KELE
- Mountain Grove, Missouri; United States;
- Frequency: 1360 kHz
- Branding: AM 1360 The Patriot

Programming
- Format: News/talk
- Affiliations: CBS News Radio; NBC News Radio; Genesis Communications Network; Radio America; Westwood One;

Ownership
- Owner: Fred Dockins; (Dockins Communications, Inc);
- Sister stations: KFDS-FM; KOZX; KFLW;

History
- First air date: 1954
- Last air date: February 2024
- Former call signs: KLRS (1954–1987); KRFI (1987–1989); KCMG (1989–1996);

Technical information
- Licensing authority: FCC
- Facility ID: 12699
- Class: D
- Power: 1,000 watts day; 60 watts night;
- Transmitter coordinates: 37°08′07″N 92°14′59″W﻿ / ﻿37.135278°N 92.249722°W

Links
- Public license information: Public file; LMS;
- Website: 925thegrove.wordpress.com/about/am-1360-the-patriot/

= KELE (AM) =

KELE (1360 kHz) was an AM radio station airing a news/talk format licensed to Mountain Grove, Missouri. The station was owned by Fred Dockins, through licensee Dockins Communications, Inc. KELE was branded as "The Patriot".
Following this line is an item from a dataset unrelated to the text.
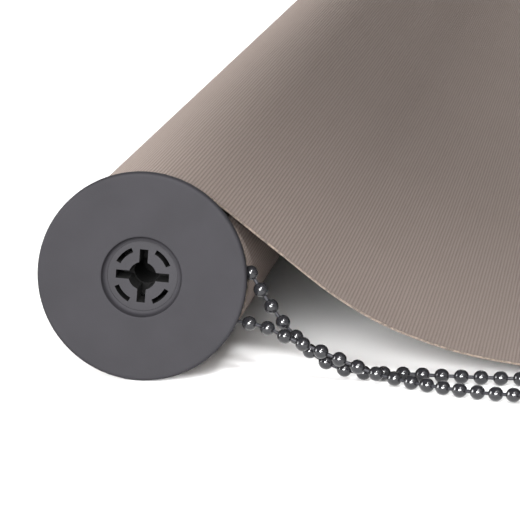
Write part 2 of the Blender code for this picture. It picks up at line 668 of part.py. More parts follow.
# The strand from the bottom of the wheel, as far as the connector.
LOWER_STRAND = [
    (0.8, 7.1, 17.7), (9.0, 7.1, 17.8), (18.0, 7.1, 18.0), (25.0, 7.0, 18.1), (31.5, 6.0, 17.5),
    (37.6, 4.4, 16.4), (43.5, 2.7, 14.2), (49.0, 2.3, 12.0), (54.7, 1.7, 9.9), (60.1, 1.3, 7.8),
    (65.5, 1.0, 5.7), (70.9, 0.4, 3.9), (76.9, -1.4, 2.8), (82.8, -4.6, 2.3), (88.8, -8.8, 2.3),
    (95.0, -12.8, 2.3), (101.0, -15.8, 2.3), (107.2, -18.5, 2.4), (113.6, -21.6, 2.8), (119.0, -25.8, 3.2),
]
# The short stretch between the connector and the coil's upper layer.
CHAIN_TAIL = [(128.8, -36.1, 3.4), (133.0, -40.0, 4.6), (136.8, -43.1, 6.0)]


def in_metres(points):
    return [tuple(mm(value) for value in point) for point in points]


def chain_strand(name, route, per_span, ground, beads):
    points = smooth_through(in_metres(route), per_span)
    return make_tube(name, points, BEAD_RADIUS, beads, ground)


def chain_connector(ground, beads):
    """The clip that joins the loop's two ends, between the lower strand and the tail."""
    start, end = (Vector(p) for p in in_metres([LOWER_STRAND[-1], CHAIN_TAIL[0]]))
    along = (end - start).normalized()
    length = (end - start).length - 2 * CONNECTOR_GAP
    eased = CONNECTOR_RADIUS - CONNECTOR_EDGE
    profile = [(0, 0), (eased, 0), (CONNECTOR_RADIUS, CONNECTOR_EDGE),
               (CONNECTOR_RADIUS, length - CONNECTOR_EDGE), (eased, length), (0, length)]
    clip = make_object("chain_connector", turned(profile, even_angles(24)), beads, ground,
                       origin=start + along * CONNECTOR_GAP)
    clip.rotation_mode = "QUATERNION"
    clip.rotation_quaternion = Vector((0, 1, 0)).rotation_difference(along)
    return clip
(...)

KELE was an affiliate of Westwood One and CBS News Radio along with Radio America. The weekday program lineup included America in The Morning, First Light, Doug Stephan’s Good Day, The Jonathon Brandmeier Show, The Dana Show, The Ramsey Show, The Chad Benson Show and The Jim Bohannon Show.

KELE also carried local news at the bottom of the hour 24 hours a day along with local weather and feature programming.

KELE left the air in February 2024 due to transmitter failure. The Federal Communications Commission cancelled the station’s license on December 12, 2024.